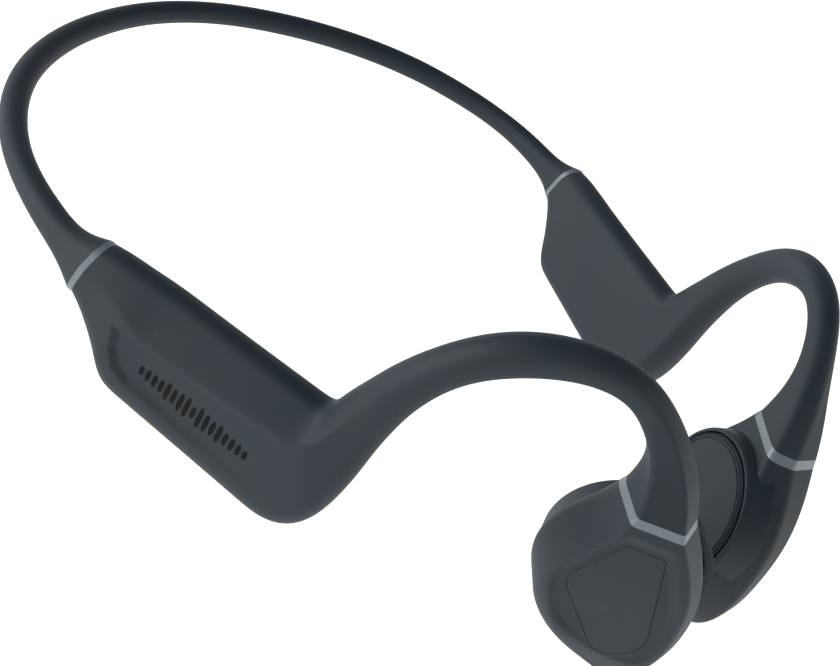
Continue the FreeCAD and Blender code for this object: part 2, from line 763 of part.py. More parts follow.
for i, s in enumerate(BUTTON_S):
    button = slab(f"Button{i}", pod_place(s, BOTTOM_T, size("ButtonFloor")), "sheet.ButtonLength",
                  "sheet.ButtonWidth", "sheet.ButtonHeight", "sheet.ButtonWidth * 0.45")
    keep(button, BUTTON_NAMES[i])
SWITCH_Z = size("ButtonFloor") + size("ButtonHeight") + size("ButtonTravel") + size("FitGap")
switches = []
for i, s in enumerate(BUTTON_S):
    switches.append(primitive("Part::Box", f"Switch{i}", pod_place(s - 1.5, BOTTOM_T + 1.2, SWITCH_Z),
                              Length="sheet.SwitchLength", Width="sheet.SwitchWidth", Height="sheet.SwitchHeight"))
keep(group("Switches", *switches), "button_switches")
FLEX_Z = SWITCH_Z + size("SwitchHeight")
keep(slab("ButtonFlex", pod_place(BUTTON_S[1], BOTTOM_T, FLEX_Z), "sheet.ButtonPitch * 2 + sheet.SwitchLength",
          "sheet.SwitchWidth", "sheet.SurroundThickness"), "button_flex")
keep(slab("MainBoard", upright_place(22.6, BOARD_T, BOARD_Z), "sheet.BoardLength - 4", "sheet.BoardHeight",
          "sheet.BoardThickness"), "main_board")
keep(slab("RadioChip", upright_place(17.5, BOARD_T + size("BoardThickness"), BOARD_Z + 1), "sheet.ChipSide",
          "sheet.ChipSide", "sheet.ChipThickness"), "bluetooth_chip")
keep(slab("PowerChip", upright_place(27.5, BOARD_T + size("BoardThickness"), BOARD_Z - 1), "sheet.ChipSide * 0.7",
          "sheet.ChipSide * 0.7", "sheet.ChipThickness"), "power_chip")
keep(primitive("Part::Box", "Microphone", pod_place(MIC_S - 1.3 / 2, BOTTOM_T + size("MicWidth") / 2, 2.15),
               Length="sheet.MicLength / 2", Width="sheet.MicWidth", Height="sheet.MicHeight"), "microphone")
contacts = []
for i, lift in enumerate((-0.5, 0.5)):
    start = side_point(CONTACT_S, -4.45, CONTACT_Z + lift * size("ContactPitch"))
    turn = FreeCAD.Rotation(Vector(0, 0, 1), side_point(0, 1, 0) - side_point(0, 0, 0))
    contacts.append(primitive("Part::Cylinder", f"Contact{i}", FreeCAD.Placement(start, turn),
                              Radius="sheet.ContactRadius", Height="sheet.ContactLength"))
keep(group("Contacts", *contacts), "charge_contacts")
magnets = []
for i, s in enumerate(DOCK_MAGNET_S):
    magnets.append(primitive("Part::Cylinder", f"DockMagnet{i}",
                             FreeCAD.Placement(side_point(s, -2.25, CONTACT_Z), turn),
                             Radius="sheet.DockMagnetRadius", Height="sheet.DockMagnetLength"))
keep(group("DockMagnets", *magnets), "charge_magnets")
keep(primitive("Part::Cylinder", "LightPipe", FreeCAD.Placement(side_point(PIPE_S, -4.42, PIPE_Z), turn),
               Radius="sheet.PipeRadius", Height="sheet.ContactLength"), "status_light_pipe")
keep(slab("Antenna", pod_place(22.5, -0.9, 18.2), "sheet.AntennaLength", "sheet.AntennaWidth",
          "sheet.AntennaThickness"), "antenna")

# -------------------------------------------------------------------------------------- the left pod's inside

CELL_S, CELL_Z = 22.8, 10.5
CELL_T = 0.2 - size("CellThickness") / 2
cell = slab("Cell", upright_place(CELL_S, CELL_T, CELL_Z), "sheet.CellLength - 4",
            "sheet.CellHeight", "sheet.CellThickness", "1.2")
keep(mirror(cell, "CellLeft"), "battery_cell")
foam = slab("Foam", upright_place(CELL_S, CELL_T - size("FoamThickness"), CELL_Z),
            "sheet.CellLength - 6", "sheet.CellHeight - 2", "sheet.FoamThickness")
keep(mirror(foam, "FoamLeft"), "battery_foam")
guard = primitive("Part::Box", "Guard", pod_place(33.4, 1.4, BOARD_Z - 4), Length="sheet.BoardThickness",
                  Width="sheet.CellThickness - 0.8", Height="sheet.CellHeight - 4.5")
keep(mirror(guard, "GuardLeft"), "battery_guard_board")

# --------------------------------------------------------------------------------------------- the transducers

PAD_S, PAD_T, PAD_Z = 94.6, -6.8, 21.1
PAD_TOE = size("PadToeIn")
HEAD_FIRST = len(ARM_STATIONS)
HEAD_LAST = HEAD_FIRST + len(HEAD_STATIONS) - 1
DISH_OUTLINE = [(86.4, 33.0, 2.5), (81.0, 21.0, 5.0), (96.1, 6.6, 5.5), (105.0, 12.0, 6.0), (95.1, 33.2, 2.5)]
CAP_INSET = 1.6
pad_frame = inward_place(PAD_S, PAD_T, PAD_Z, PAD_TOE)


def pad_point(depth):
    """The point on the pad's axis at a depth behind the pad's face."""
    return pad_frame.multVec(Vector(0, 0, -depth))


def pad_at(depth):
    return FreeCAD.Placement(pad_point(depth), pad_frame.Rotation)


def neck_ring():
    """The trim ring between the hook and the transducer."""
    above = arm_section(*ARM_STATIONS[-1], ARM_DISTANCES[LAST_ARM])
    below = arm_section(*HEAD_STATIONS[0], ARM_DISTANCES[HEAD_FIRST])
    sections = []
    for k in range(4):
        sections.append([a + (b - a) * (k / 3) for a, b in zip(above, below)])
    return skin_solid(sections)


keep_pair(feature("NeckRing", neck_ring().cut(hook_bore)), "transducer_ring")

axis_in = pad_frame.multVec(Vector(0, 0, 1)) - pad_frame.Base
collar_cone = Part.makeCone(size("CollarBaseRadius"), size("CollarTopRadius"), size("CollarHeight") - 0.3,
                            pad_point(size("CollarHeight")), axis_in)
head_outer = arm_piece(HEAD_FIRST, HEAD_LAST)
head_room = arm_piece(HEAD_FIRST + 1, HEAD_LAST - 1, size("ShellWall"))
cap_hole = side_plate(DISH_OUTLINE, size("CapFloor"), 12, CAP_INSET)
dish = side_plate(DISH_OUTLINE, 6.5, 12, CAP_INSET / 2)
drive_room = Part.makeCylinder(size("CupRadius") + 0.3, 7.6, pad_point(7.6), axis_in)
shell = head_outer.cut(head_room).cut(hook_bore).cut(collar_cone).cut(cap_hole).cut(dish).cut(drive_room)
keep_pair(feature("Shell", shell), "transducer_shell")

cap_back = size("CapFloor") + 0.3
cap = feature("Cap", side_plate(DISH_OUTLINE, cap_back, cap_back + size("CapThickness"),
                                CAP_INSET + size("CapClearance")))
keep(cap, "transducer_cover")
keep(mirror(cap, "CapLeft"), "multifunction_button")

collar_bores = [
    primitive("Part::Cylinder", "CollarMouth", pad_at(1.8), Radius="sheet.CollarBore", Height="4"),
    primitive("Part::Cylinder", "CollarStep", pad_at(3.0), Radius="sheet.CollarBore - 1.3", Height="4"),
    primitive("Part::Cylinder", "CollarRoom", pad_at(8.0), Radius="sheet.CollarBore + 0.2", Height="5.6"),
]
collar_body = feature("CollarBody", collar_cone)
collar = cut("Collar", collar_body, fuse("CollarBores", *collar_bores))
keep_pair(collar, "transducer_collar")

surround = cut("Surround", primitive("Part::Cylinder", "SurroundDisc", pad_at(1.75), Radius="sheet.CollarBore - 0.1",
                                     Height="sheet.SurroundThickness"),
               primitive("Part::Cylinder", "SurroundHole", pad_at(3), Radius="sheet.SurroundInner", Height="4"))
keep_pair(surround, "surround_ring")

pad_disc = primitive("Part::Cylinder", "PadDisc", pad_at(1.2), Radius="sheet.PadRadius", Height="sheet.PadThickness")
pad_post = primitive("Part::Cylinder", "PadPost", pad_at(2.5), Radius="2.5", Height="1.4")
groove_outer = primitive("Part::Cylinder", "GrooveOuter", pad_at(size("GrooveDepth")), Radius="sheet.PadRadius - 0.6",
                         Height="1")
groove_inner = primitive("Part::Cylinder", "GrooveInner", pad_at(1), Radius="sheet.PadRadius - 1.1", Height="3")
groove = cut("PadGroove", groove_outer, groove_inner)
keep_pair(cut("Pad", fuse("PadSolid", pad_disc, pad_post), groove), "contact_pad")

flexure = doc.addObject("PartDesign::Body", "Flexure")
disc = circle_sketch(flexure, "FlexureDisc", "sheet.FlexureRadius")
disc_pad = pad_feature(flexure, "FlexurePad", disc, "sheet.FlexureThickness")
doc.recompute()
window = new_sketch(flexure, "FlexureWindow")
window.addGeometry(Part.Circle(Vector(5.4, 0, 0), Vector(0, 0, 1), 1.0), False)
window.addConstraint(Sketcher.Constraint("PointOnObject", 0, 3, -1))
number = window.addConstraint(Sketcher.Constraint("DistanceX", -1, 1, 0, 3, 5.4))
window.setExpression(f"Constraints[{number}]", "sheet.FlexureRadius * 0.64")
number = window.addConstraint(Sketcher.Constraint("Radius", 0, 1.5))
window.setExpression(f"Constraints[{number}]", "sheet.FlexureRadius * 0.18")
opening = flexure.newObject("PartDesign::Pocket", "FlexureOpening")
opening.Profile = window
opening.Type = "ThroughAll"
opening.Midplane = True
doc.recompute()
pattern = flexure.newObject("PartDesign::PolarPattern", "FlexureOpenings")
pattern.Originals = [opening]
pattern.Axis = (window, ["N_Axis"])
pattern.Angle = 360
pattern.Occurrences = 6
flexure.Tip = pattern
flexure.Placement = pad_at(2.5 + size("FlexureThickness"))
keep_pair(flexure, "flexure_plate")

COIL_DEPTH = 2.5 + size("FlexureThickness") + size("CoilHeight")
coil = cut("Coil", primitive("Part::Cylinder", "CoilBody", pad_at(COIL_DEPTH), Radius="sheet.CoilOuter",
                             Height="sheet.CoilHeight"),
           primitive("Part::Cylinder", "CoilHole", pad_at(COIL_DEPTH + 1), Radius="sheet.CoilInner", Height="6"))
keep_pair(coil, "voice_coil")

CUP_DEPTH = 3.1 + size("CupDepth")
cup = cut("Cup", primitive("Part::Cylinder", "CupBody", pad_at(CUP_DEPTH), Radius="sheet.CupRadius",
                           Height="sheet.CupDepth"),
          primitive("Part::Cylinder", "CupRoom", pad_at(CUP_DEPTH - size("CupWall")),
                    Radius="sheet.CupRadius - sheet.CupWall", Height="6"))
keep_pair(cup, "magnet_cup")
keep_pair(primitive("Part::Cylinder", "DriveMagnet", pad_at(CUP_DEPTH - size("CupWall")),
                    Radius="sheet.MagnetRadius", Height="sheet.MagnetHeight"), "drive_magnet")

CAP_SWITCH_S, CAP_SWITCH_Z = 95.0, 17.0
cap_turn = FreeCAD.Rotation(Vector(0, 0, 1), side_point(CAP_SWITCH_S, 1, 0) - side_point(CAP_SWITCH_S, 0, 0))
cap_switch = primitive("Part::Cylinder", "CapSwitch",
                       FreeCAD.Placement(side_point(CAP_SWITCH_S, 4.25, CAP_SWITCH_Z), cap_turn),
                       Radius="sheet.SwitchWidth / 2", Height="sheet.SwitchHeight")
keep(mirror(cap_switch, "CapSwitchLeft"), "multifunction_switch")
cap_board = primitive("Part::Cylinder", "CapBoard",
                      FreeCAD.Placement(side_point(CAP_SWITCH_S, 3.55, CAP_SWITCH_Z), cap_turn),
                      Radius="sheet.SwitchWidth * 2", Height="0.7")
keep(mirror(cap_board, "CapBoardLeft"), "multifunction_board")

# -------------------------------------------------------------------------------------------- checks and files

doc.recompute()
for obj in doc.Objects:
    if "Invalid" in obj.State or "Error" in obj.State:
        raise RuntimeError(f"{obj.Name} failed: {obj.State}")
os.makedirs("parts", exist_ok=True)
for obj in exports:
    shape = obj.Shape
    if shape.isNull() or not shape.isValid() or not shape.Solids:
        raise RuntimeError(f"{obj.Label} has no sound shape")
    shape.exportStep(os.path.join("parts", obj.Label + ".step"))
print(len(exports), "sub-parts written")
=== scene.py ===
"""The looks of the bone conduction headphones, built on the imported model, in metres in its frame."""
import json
import math

import bmesh
import bpy
import numpy as np
from mathutils import Matrix, Vector


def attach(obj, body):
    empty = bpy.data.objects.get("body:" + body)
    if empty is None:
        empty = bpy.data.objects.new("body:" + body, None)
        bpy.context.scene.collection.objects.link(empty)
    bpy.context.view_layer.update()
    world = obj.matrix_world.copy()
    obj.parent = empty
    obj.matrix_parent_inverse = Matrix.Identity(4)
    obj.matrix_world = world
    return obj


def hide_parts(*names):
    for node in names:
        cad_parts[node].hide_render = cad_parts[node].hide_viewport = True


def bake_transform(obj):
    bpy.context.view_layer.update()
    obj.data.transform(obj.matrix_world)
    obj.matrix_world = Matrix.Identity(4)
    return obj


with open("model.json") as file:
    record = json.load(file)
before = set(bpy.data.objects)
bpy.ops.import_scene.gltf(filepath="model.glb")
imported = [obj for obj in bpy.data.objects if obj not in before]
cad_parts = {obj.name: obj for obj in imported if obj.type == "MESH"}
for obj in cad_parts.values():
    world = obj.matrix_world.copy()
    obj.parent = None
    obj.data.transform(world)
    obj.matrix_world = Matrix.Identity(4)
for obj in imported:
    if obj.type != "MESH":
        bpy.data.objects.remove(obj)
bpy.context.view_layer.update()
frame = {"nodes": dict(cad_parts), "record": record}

MM = 0.001

# ------------------------------------------------------------------------------------------- shader expressions


class Value:
    """A number on a shader socket, to be used in Python expressions."""

    def __init__(self, finish, socket):
        self.finish, self.socket = finish, socket

    def math(self, operation, other, swapped=False):
        """The result of a Math node on this number and another."""
        first, second = (other, self) if swapped else (self, other)
        return self.finish.node("ShaderNodeMath", {"operation": operation}, {0: first, 1: second})

    def __add__(self, other):
        return self.math("ADD", other)

    def __mul__(self, other):
        return self.math("MULTIPLY", other)

    def __rsub__(self, other):
        return self.math("SUBTRACT", other, swapped=True)

    __radd__, __rmul__ = __add__, __mul__


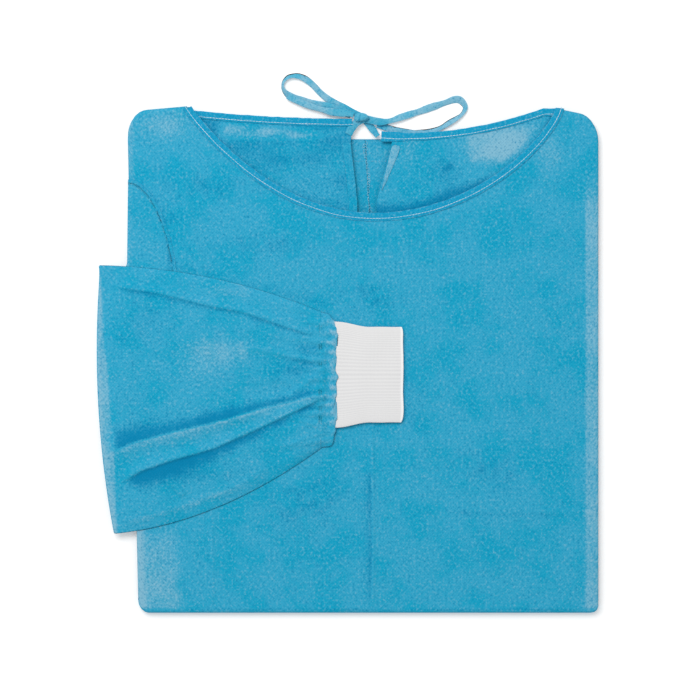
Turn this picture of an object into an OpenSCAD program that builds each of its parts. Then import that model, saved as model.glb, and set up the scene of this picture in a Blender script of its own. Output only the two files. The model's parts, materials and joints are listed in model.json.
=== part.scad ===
// Disposable gown, folded flat as it leaves its pack, front side up.
// X runs across the shoulders, Y from the bottom fold to the shoulders, Z up from the table.
// The lower half is folded under the upper half, and the left sleeve lies over the front.

/* [Folded body] */
// Width of the folded body across the shoulders
shoulder_w = 495; // [470:5:600]
// Width of the folded body at the bottom fold
bottom_w = 483; // [400:1:580]
// Length from the shoulders to the bottom fold
folded_l = 533; // [500:1:640]
// How far the hem of the lower half stays below the shoulders
hem_setback = 34.5; // [28:0.5:60]
// Depth of the turned hem
hem_depth = 23; // [10:1:40]
// Drop of the left shoulder from the neck to its tip
left_shoulder_drop = 6; // [2:1:14]
// Drop of the right shoulder from the neck to its tip
right_shoulder_drop = 12; // [4:1:14]
// Softening of the corners at the bottom fold
corner_cut = 14; // [4:1:20]
// Softening of the corners at the shoulders
shoulder_cut = 21; // [4:1:24]

/* [Neck] */
// Width of the neck opening
neck_w = 382; // [300:2:390]
// How far the neck opening sits to the right of the body's middle
neck_shift = 11.5; // [0:0.5:16]
// Depth of the front neckline
front_neck_depth = 110; // [90:1:140]
// Width of the binding around the front neckline
front_binding_w = 9; // [6:0.5:12]
// Width of the binding along the back neckline
back_binding_w = 8; // [5:0.5:10]
// Width of a line of sewing thread
thread_w = 0.8; // [0.5:0.1:1.4]

/* [Back opening] */
// Width of the opening between the back edges at the front neckline
slit_w = 20; // [14:1:30]
// Extra width that the opening gains up to the back neckline
slit_flare = 23; // [10:1:30]
// Width of the turned strip along the left back edge
facing_w = 9; // [5:0.5:14]

/* [Sleeves] */
// How far the sleeve's fold stands out past the left side of the body
sleeve_overhang = 33; // [10:1:50]
// Width of the flat sleeve at its fold
sleeve_w = 282; // [230:2:300]
// Length of the folded-over part of the sleeve, up to the wrist seam
sleeve_l = 235; // [200:1:250]
// Width of the gathered sleeve end at the wrist seam
wrist_w = 143; // [120:1:160]
// Length of the gathered band at the wrist
gather_l = 14.4; // [8:0.2:24]
// Length of the knitted cuff
cuff_l = 71.7; // [50:0.1:90]
// Width of the cuff where it is sewn on
cuff_seam_w = 111.5; // [90:0.5:118]
// Width of the cuff along most of its length
cuff_w = 100; // [80:1:108]
// Width of an armhole seam
seam_w = 3; // [2:0.5:6]
// Reach of the left armhole into the front panel
armhole_reach = 52; // [36:1:54]

/* [Plies] */
// Thickness of one folded panel with the air that it holds
ply = 1.2; // [0.8:0.1:1.5]
// Clearance between pieces that lie on each other
lie_gap = 0.3; // [0.2:0.1:0.4]
// Thickness of a raised line of thread
thread_t = 0.3; // [0.2:0.1:0.4]
// Thickness of a neck binding
binding_t = 2; // [1.8:0.1:2.6]
// Thickness of the folded left sleeve
sleeve_t = 3.6; // [2.4:0.1:5]
// Thickness of the tucked right sleeve
tucked_t = 2.4; // [2.4:0.1:4]
// Thickness of the flat cuff
cuff_t = 3.6; // [3:0.1:4.5]
// Thickness of one wall of the cuff
cuff_wall = 1.2; // [0.8:0.1:1.3]

/* [Neck ties] */
// Width of the tape
tie_w = 8; // [6:0.5:8]
// Thickness of the tape
tie_t = 1.4; // [0.8:0.1:1.4]
// Length of the knot of the bow
knot_l = 15.4; // [12:0.2:15.4]
// Width of the knot
knot_w = 9; // [7:0.5:9]
// Thickness of the knot
knot_t = 3.6; // [2.4:0.1:5]

/* [Hidden] */
// Places along X
right_x = (shoulder_w + sleeve_overhang) / 2;
left_x = right_x - shoulder_w;
left_bottom_x = right_x - bottom_w;
fold_x = left_x - sleeve_overhang;
neck_x = (left_x + right_x) / 2 + neck_shift;
slit_x = neck_x - 7;

// Places along Y
top_y = folded_l / 2;
bottom_y = -folded_l / 2;
hem_y = top_y - hem_setback;
neck_top_y = top_y - 2.5;
neck_low_y = neck_top_y - front_neck_depth;
sleeve_mid_y = top_y - 308.5;

// Heights, one layer on the other
back_lower_z = ply + lie_gap;
lower_top_z = back_lower_z + ply;
tucked_z = lower_top_z + thread_t + lie_gap;
back_upper_z = tucked_z + tucked_t + lie_gap;
back_top_z = back_upper_z + ply;
front_upper_z = back_upper_z + binding_t + thread_t + lie_gap;
front_top_z = front_upper_z + ply;
seam_rise = 0.4;
sleeve_z = front_top_z + seam_rise + lie_gap;
facing_t = 0.6;

// How far the lower half stays inside the outline of the upper half
tuck_in = 2;
curve_steps = 24;

// The left side of the front neckline is straighter than the right side
neckline_left = 1.85;
neckline_right = 1.5;
corner_steps = 4;

cloth = [0.16, 0.64, 0.80];
cloth_light = [0.30, 0.72, 0.86];
thread_white = [0.93, 0.96, 0.97];
knit_white = [0.91, 0.91, 0.91];

// Outlines ------------------------------------------------------------------

function unit(v) = v / norm(v);
function xy(p) = [p.x, p.y];
function reversed(list) = [for (i = [len(list) - 1:-1:0]) list[i]];

// A point on the curve from a to c that leans towards b
function lean(a, b, c, t) = pow(1 - t, 2) * a + 2 * t * (1 - t) * b + t * t * c;
function leaning_curve(a, b, c, steps = 8) =
    [for (i = [0:steps]) lean(a, b, c, i / steps)];

// A corner whose sharp tip is replaced by a curve that starts a cut before it
function soft_corner(before, at, after, cut) =
    leaning_curve(at + cut * unit(before - at), at, at + cut * unit(after - at), corner_steps);

// An outline through [x, y, cut] corners
function soft_outline(corners) =
    let (count = len(corners))
    [for (i = [0:count - 1])
        let (at = xy(corners[i]), cut = corners[i].z)
        each cut == 0 ? [at]
            : soft_corner(xy(corners[(i + count - 1) % count]), at,
                xy(corners[(i + 1) % count]), cut)];

// The front neckline, moved outwards by spread, from left to right
function front_neckline(spread) =
    [for (i = [0:curve_steps])
        let (angle = 180 * i / curve_steps,
            bend = angle < 90 ? neckline_left : neckline_right)
        [neck_x - (neck_w / 2 + spread) * cos(angle),
            neck_top_y - (front_neck_depth + spread) * pow(sin(angle), bend)]];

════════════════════

Task objective:
Taking the records above, retype every line from the one with "checks and files" down to the one with "record = json.load(file)", exactly and with nothing else.

Task answer:
# -------------------------------------------------------------------------------------------- checks and files

doc.recompute()
for obj in doc.Objects:
    if "Invalid" in obj.State or "Error" in obj.State:
        raise RuntimeError(f"{obj.Name} failed: {obj.State}")
os.makedirs("parts", exist_ok=True)
for obj in exports:
    shape = obj.Shape
    if shape.isNull() or not shape.isValid() or not shape.Solids:
        raise RuntimeError(f"{obj.Label} has no sound shape")
    shape.exportStep(os.path.join("parts", obj.Label + ".step"))
print(len(exports), "sub-parts written")
=== scene.py ===
"""The looks of the bone conduction headphones, built on the imported model, in metres in its frame."""
import json
import math

import bmesh
import bpy
import numpy as np
from mathutils import Matrix, Vector


def attach(obj, body):
    empty = bpy.data.objects.get("body:" + body)
    if empty is None:
        empty = bpy.data.objects.new("body:" + body, None)
        bpy.context.scene.collection.objects.link(empty)
    bpy.context.view_layer.update()
    world = obj.matrix_world.copy()
    obj.parent = empty
    obj.matrix_parent_inverse = Matrix.Identity(4)
    obj.matrix_world = world
    return obj


def hide_parts(*names):
    for node in names:
        cad_parts[node].hide_render = cad_parts[node].hide_viewport = True


def bake_transform(obj):
    bpy.context.view_layer.update()
    obj.data.transform(obj.matrix_world)
    obj.matrix_world = Matrix.Identity(4)
    return obj


with open("model.json") as file:
    record = json.load(file)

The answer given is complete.